■ **Aim**:
Take the data below and repeat it exactly.

Begin Provided data

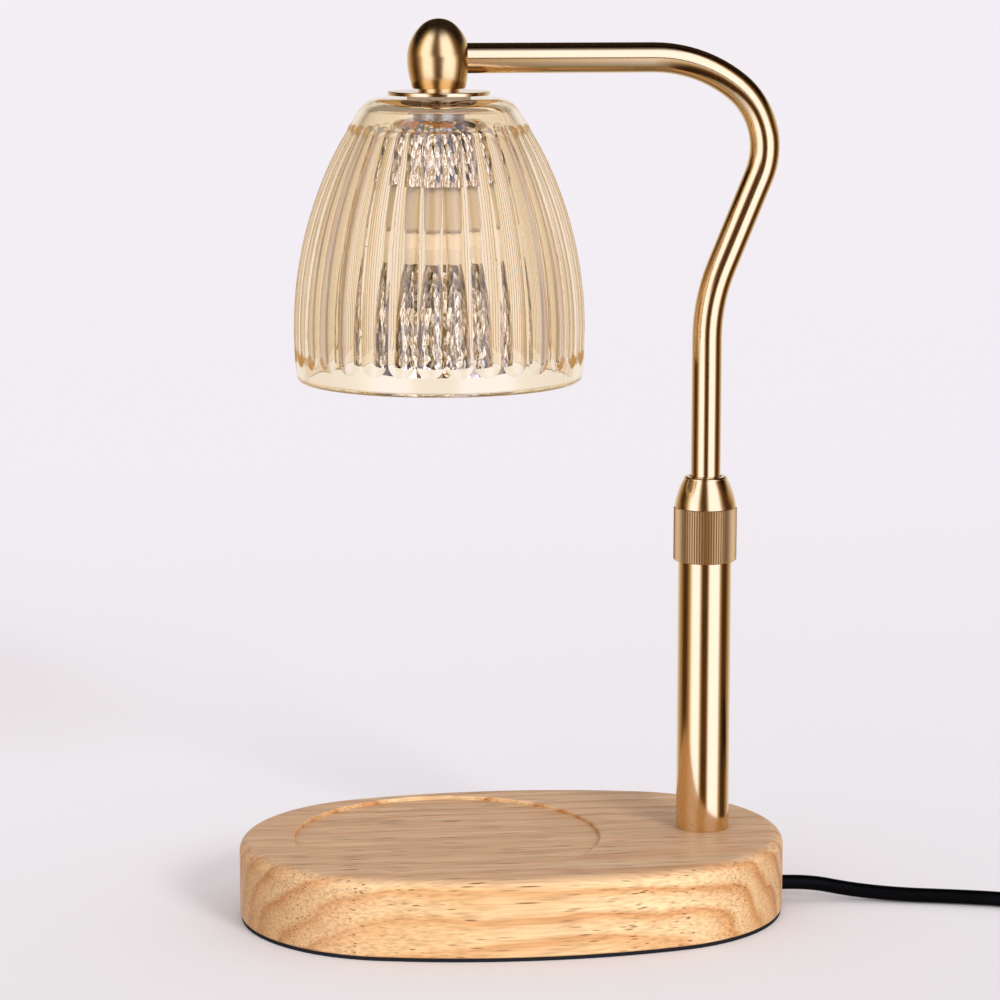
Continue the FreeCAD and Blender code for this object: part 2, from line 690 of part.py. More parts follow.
def arm_path(first_x, first_edges):
    """The bent centre line of the arm, after first_edges, which end level at first_x."""
    straight_turn = 90 + LEAN_ANGLE
    tight_turn = straight_turn - WIDE_BEND_ANGLE
    start = V(0, 0, ARM_HEIGHT)
    bends = []
    spot = start
    plan = ((0, WIDE_BEND_ANGLE, WIDE_BEND_RADIUS), (WIDE_BEND_ANGLE, tight_turn, TIGHT_BEND_RADIUS))
    for angle, turn, radius in plan:
        edge, spot = bend_edge(spot, angle, turn, radius)
        bends.append(edge)
    lean_end = spot + heading(straight_turn) * LEAN_LENGTH
    bends.append(Part.LineSegment(spot, lean_end).toShape())
    edge, foot = bend_edge(lean_end, straight_turn, -LEAN_ANGLE, RETURN_BEND_RADIUS)
    bends.append(edge)
    bends.append(Part.LineSegment(foot, V(foot.x, 0, ARM_FOOT_Z)).toShape())
    shift = POST_X - foot.x
    for bend in bends:
        bend.translate(V(shift, 0, 0))
    level = line((first_x, ARM_HEIGHT), (shift, ARM_HEIGHT))
    return first_edges + [level] + bends


def upper_tube():
    """The bent arm: level at the head, bent over and back to the post, with grooves for the bush's clips."""
    end_x = SHADE_X + HEAD_FACE - SOCKET_DEPTH
    path = Part.Wire(arm_path(end_x, []))
    tube = swept_round(path, ARM_RADIUS).cut(swept_round(path, ARM_RADIUS - ARM_WALL))
    grooves = [
        ring(ARM_RADIUS + 1, ARM_RADIUS - CLIP_GROOVE, low - FIT_GAP, low + CLIP_THICKNESS + FIT_GAP, POST_X)
        for low in clip_heights()
    ]
    return tube.cut(grooves)


def clip_heights():
    """The undersides of the two clips that hold the bush on the arm."""
    return (BUSH_BOTTOM - CLIP_GAP - CLIP_THICKNESS, BUSH_TOP + CLIP_GAP)


def bush_clips():
    """The two open spring clips in the arm's grooves, one below and one above the bush."""
    clips = []
    for low in clip_heights():
        high = low + CLIP_THICKNESS
        clip = ring(CLIP_RADIUS, ARM_RADIUS - CLIP_GROOVE + FIT_GAP, low, high, POST_X)
        gap_end = POST_X + CLIP_RADIUS + 1
        gap = box((POST_X, -CLIP_OPENING / 2, low - 1), (gap_end, CLIP_OPENING / 2, high + 1))
        clips.append(clip.cut(gap))
    return Part.makeCompound(clips)


def slide_bush():
    """The plastic bush that guides the arm in the lower tube, with three relief grooves along it."""
    bush = ring(LOWER_TUBE_BORE - BUSH_GAP, ARM_RADIUS + BUSH_GAP, BUSH_BOTTOM, BUSH_TOP, POST_X)
    grooves = []
    for k in range(3):
        angle = math.radians(60 + 120 * k)
        x = POST_X + LOWER_TUBE_BORE * math.cos(angle)
        y = LOWER_TUBE_BORE * math.sin(angle)
        grooves.append(rod(1.0, BUSH_BOTTOM - 1, BUSH_TOP + 1, x, y))
    return bush.cut(grooves)


def arm_wires():
    """The two wires from the lamp holder up through the head and down the arm."""
    turn = HEAD_WIRE_BEND * (1 - math.sqrt(0.5))
    rise_top = ARM_HEIGHT - HEAD_WIRE_BEND
    level_x = SHADE_X + HEAD_WIRE_BEND
    middle = V(SHADE_X + turn, 0, ARM_HEIGHT - turn)
    arc = Part.Arc(V(SHADE_X, 0, rise_top), middle, V(level_x, 0, ARM_HEIGHT)).toShape()
    first = [line((SHADE_X, HOLDER_TOP), (SHADE_X, rise_top)), arc]
    return pair_of_wires(arm_path(level_x, first))


def head_cap():
    """The egg-shaped head: a small cap arc, a side arc and a longer arc down to the neck."""
    cap_z = ARM_HEIGHT + HEAD_TOP_RISE - HEAD_CAP_RADIUS
    lift = cap_z - ARM_HEIGHT
    side = (HEAD_RADIUS**2 + lift**2 - HEAD_CAP_RADIUS**2) / (2 * (HEAD_RADIUS - HEAD_CAP_RADIUS))
    side_x = HEAD_RADIUS - side
    tilt = math.atan2(lift, -side_x)
    join = (side_x + side * math.cos(tilt), ARM_HEIGHT + side * math.sin(tilt))
    half = tilt / 2
    high = (math.pi / 2 + tilt) / 2
    low_x = HEAD_RADIUS - HEAD_SIDE_RADIUS
    drop = math.asin(HEAD_DROP / HEAD_SIDE_RADIUS)
    foot_radius = low_x + HEAD_SIDE_RADIUS * math.cos(drop)
    low_middle = (
        low_x + HEAD_SIDE_RADIUS * math.cos(drop / 2),
        ARM_HEIGHT - HEAD_SIDE_RADIUS * math.sin(drop / 2),
    )
    cap_middle = (HEAD_CAP_RADIUS * math.cos(high), cap_z + HEAD_CAP_RADIUS * math.sin(high))
    egg = turned(
        SHADE_X,
        (0, DISC_TOP),
        (HEAD_NECK_RADIUS, DISC_TOP),
        (HEAD_NECK_RADIUS, HEAD_BOTTOM),
        (foot_radius, HEAD_BOTTOM),
        low_middle + (HEAD_RADIUS, ARM_HEIGHT),
        (side_x + side * math.cos(half), ARM_HEIGHT + side * math.sin(half)) + join,
        cap_middle + (0, cap_z + HEAD_CAP_RADIUS),
    )
    face_x = SHADE_X + HEAD_FACE
    reach = HEAD_RADIUS + 1
    flat = box((face_x, -reach, ARM_HEIGHT - reach), (face_x + reach, reach, ARM_HEIGHT + reach))
    socket = lying_rod(ARM_RADIUS + FIT_GAP, face_x - SOCKET_DEPTH, face_x + reach, 0, ARM_HEIGHT)
    level_way = lying_rod(WIRE_WAY_RADIUS, SHADE_X, face_x, 0, ARM_HEIGHT)
    upright_way = rod(WIRE_WAY_RADIUS, DISC_TOP - 1, ARM_HEIGHT, SHADE_X)
    thread = rod(NIPPLE_RADIUS + THREAD_GAP, DISC_TOP - 1, DISC_TOP + NIPPLE_ABOVE, SHADE_X)
    return egg.cut([flat, socket, level_way, upright_way, thread])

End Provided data

■ **Output of the exercise**:
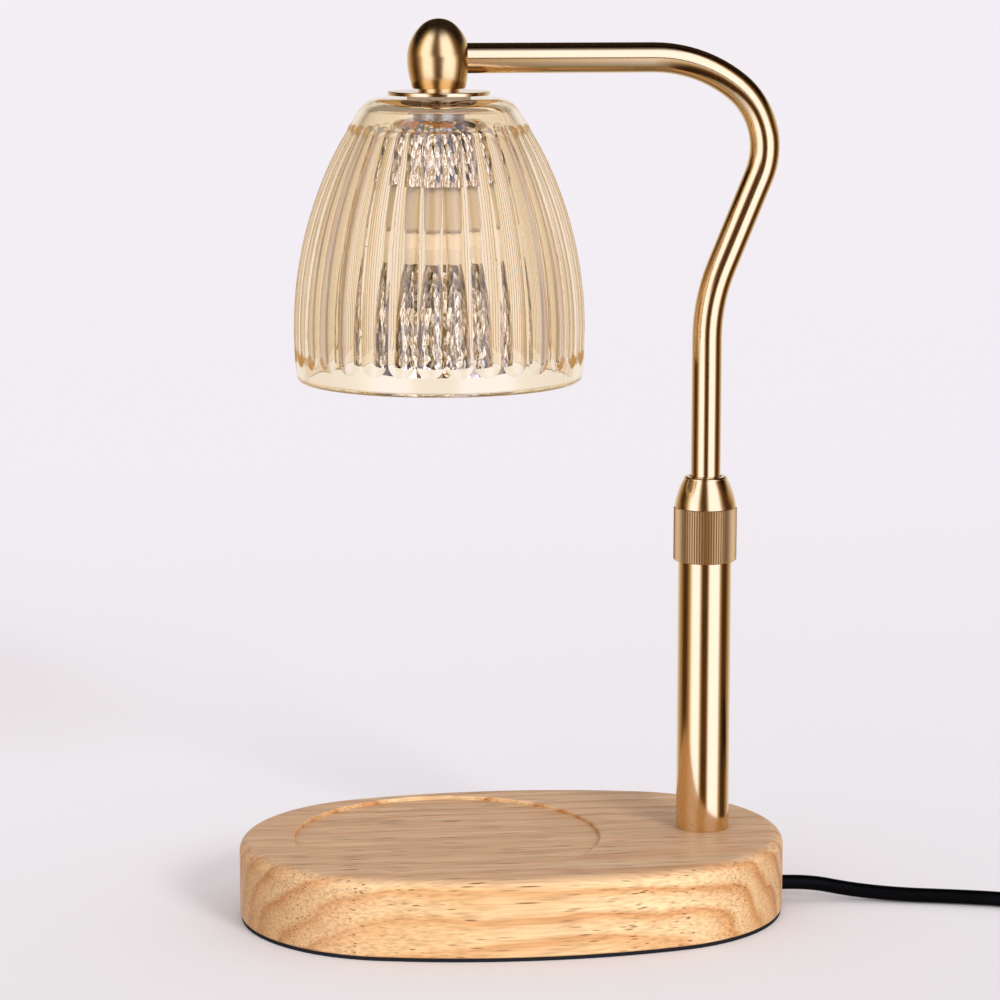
Continue the FreeCAD and Blender code for this object: part 2, from line 690 of part.py. More parts follow.
def arm_path(first_x, first_edges):
    """The bent centre line of the arm, after first_edges, which end level at first_x."""
    straight_turn = 90 + LEAN_ANGLE
    tight_turn = straight_turn - WIDE_BEND_ANGLE
    start = V(0, 0, ARM_HEIGHT)
    bends = []
    spot = start
    plan = ((0, WIDE_BEND_ANGLE, WIDE_BEND_RADIUS), (WIDE_BEND_ANGLE, tight_turn, TIGHT_BEND_RADIUS))
    for angle, turn, radius in plan:
        edge, spot = bend_edge(spot, angle, turn, radius)
        bends.append(edge)
    lean_end = spot + heading(straight_turn) * LEAN_LENGTH
    bends.append(Part.LineSegment(spot, lean_end).toShape())
    edge, foot = bend_edge(lean_end, straight_turn, -LEAN_ANGLE, RETURN_BEND_RADIUS)
    bends.append(edge)
    bends.append(Part.LineSegment(foot, V(foot.x, 0, ARM_FOOT_Z)).toShape())
    shift = POST_X - foot.x
    for bend in bends:
        bend.translate(V(shift, 0, 0))
    level = line((first_x, ARM_HEIGHT), (shift, ARM_HEIGHT))
    return first_edges + [level] + bends


def upper_tube():
    """The bent arm: level at the head, bent over and back to the post, with grooves for the bush's clips."""
    end_x = SHADE_X + HEAD_FACE - SOCKET_DEPTH
    path = Part.Wire(arm_path(end_x, []))
    tube = swept_round(path, ARM_RADIUS).cut(swept_round(path, ARM_RADIUS - ARM_WALL))
    grooves = [
        ring(ARM_RADIUS + 1, ARM_RADIUS - CLIP_GROOVE, low - FIT_GAP, low + CLIP_THICKNESS + FIT_GAP, POST_X)
        for low in clip_heights()
    ]
    return tube.cut(grooves)


def clip_heights():
    """The undersides of the two clips that hold the bush on the arm."""
    return (BUSH_BOTTOM - CLIP_GAP - CLIP_THICKNESS, BUSH_TOP + CLIP_GAP)


def bush_clips():
    """The two open spring clips in the arm's grooves, one below and one above the bush."""
    clips = []
    for low in clip_heights():
        high = low + CLIP_THICKNESS
        clip = ring(CLIP_RADIUS, ARM_RADIUS - CLIP_GROOVE + FIT_GAP, low, high, POST_X)
        gap_end = POST_X + CLIP_RADIUS + 1
        gap = box((POST_X, -CLIP_OPENING / 2, low - 1), (gap_end, CLIP_OPENING / 2, high + 1))
        clips.append(clip.cut(gap))
    return Part.makeCompound(clips)


def slide_bush():
    """The plastic bush that guides the arm in the lower tube, with three relief grooves along it."""
    bush = ring(LOWER_TUBE_BORE - BUSH_GAP, ARM_RADIUS + BUSH_GAP, BUSH_BOTTOM, BUSH_TOP, POST_X)
    grooves = []
    for k in range(3):
        angle = math.radians(60 + 120 * k)
        x = POST_X + LOWER_TUBE_BORE * math.cos(angle)
        y = LOWER_TUBE_BORE * math.sin(angle)
        grooves.append(rod(1.0, BUSH_BOTTOM - 1, BUSH_TOP + 1, x, y))
    return bush.cut(grooves)


def arm_wires():
    """The two wires from the lamp holder up through the head and down the arm."""
    turn = HEAD_WIRE_BEND * (1 - math.sqrt(0.5))
    rise_top = ARM_HEIGHT - HEAD_WIRE_BEND
    level_x = SHADE_X + HEAD_WIRE_BEND
    middle = V(SHADE_X + turn, 0, ARM_HEIGHT - turn)
    arc = Part.Arc(V(SHADE_X, 0, rise_top), middle, V(level_x, 0, ARM_HEIGHT)).toShape()
    first = [line((SHADE_X, HOLDER_TOP), (SHADE_X, rise_top)), arc]
    return pair_of_wires(arm_path(level_x, first))


def head_cap():
    """The egg-shaped head: a small cap arc, a side arc and a longer arc down to the neck."""
    cap_z = ARM_HEIGHT + HEAD_TOP_RISE - HEAD_CAP_RADIUS
    lift = cap_z - ARM_HEIGHT
    side = (HEAD_RADIUS**2 + lift**2 - HEAD_CAP_RADIUS**2) / (2 * (HEAD_RADIUS - HEAD_CAP_RADIUS))
    side_x = HEAD_RADIUS - side
    tilt = math.atan2(lift, -side_x)
    join = (side_x + side * math.cos(tilt), ARM_HEIGHT + side * math.sin(tilt))
    half = tilt / 2
    high = (math.pi / 2 + tilt) / 2
    low_x = HEAD_RADIUS - HEAD_SIDE_RADIUS
    drop = math.asin(HEAD_DROP / HEAD_SIDE_RADIUS)
    foot_radius = low_x + HEAD_SIDE_RADIUS * math.cos(drop)
    low_middle = (
        low_x + HEAD_SIDE_RADIUS * math.cos(drop / 2),
        ARM_HEIGHT - HEAD_SIDE_RADIUS * math.sin(drop / 2),
    )
    cap_middle = (HEAD_CAP_RADIUS * math.cos(high), cap_z + HEAD_CAP_RADIUS * math.sin(high))
    egg = turned(
        SHADE_X,
        (0, DISC_TOP),
        (HEAD_NECK_RADIUS, DISC_TOP),
        (HEAD_NECK_RADIUS, HEAD_BOTTOM),
        (foot_radius, HEAD_BOTTOM),
        low_middle + (HEAD_RADIUS, ARM_HEIGHT),
        (side_x + side * math.cos(half), ARM_HEIGHT + side * math.sin(half)) + join,
        cap_middle + (0, cap_z + HEAD_CAP_RADIUS),
    )
    face_x = SHADE_X + HEAD_FACE
    reach = HEAD_RADIUS + 1
    flat = box((face_x, -reach, ARM_HEIGHT - reach), (face_x + reach, reach, ARM_HEIGHT + reach))
    socket = lying_rod(ARM_RADIUS + FIT_GAP, face_x - SOCKET_DEPTH, face_x + reach, 0, ARM_HEIGHT)
    level_way = lying_rod(WIRE_WAY_RADIUS, SHADE_X, face_x, 0, ARM_HEIGHT)
    upright_way = rod(WIRE_WAY_RADIUS, DISC_TOP - 1, ARM_HEIGHT, SHADE_X)
    thread = rod(NIPPLE_RADIUS + THREAD_GAP, DISC_TOP - 1, DISC_TOP + NIPPLE_ABOVE, SHADE_X)
    return egg.cut([flat, socket, level_way, upright_way, thread])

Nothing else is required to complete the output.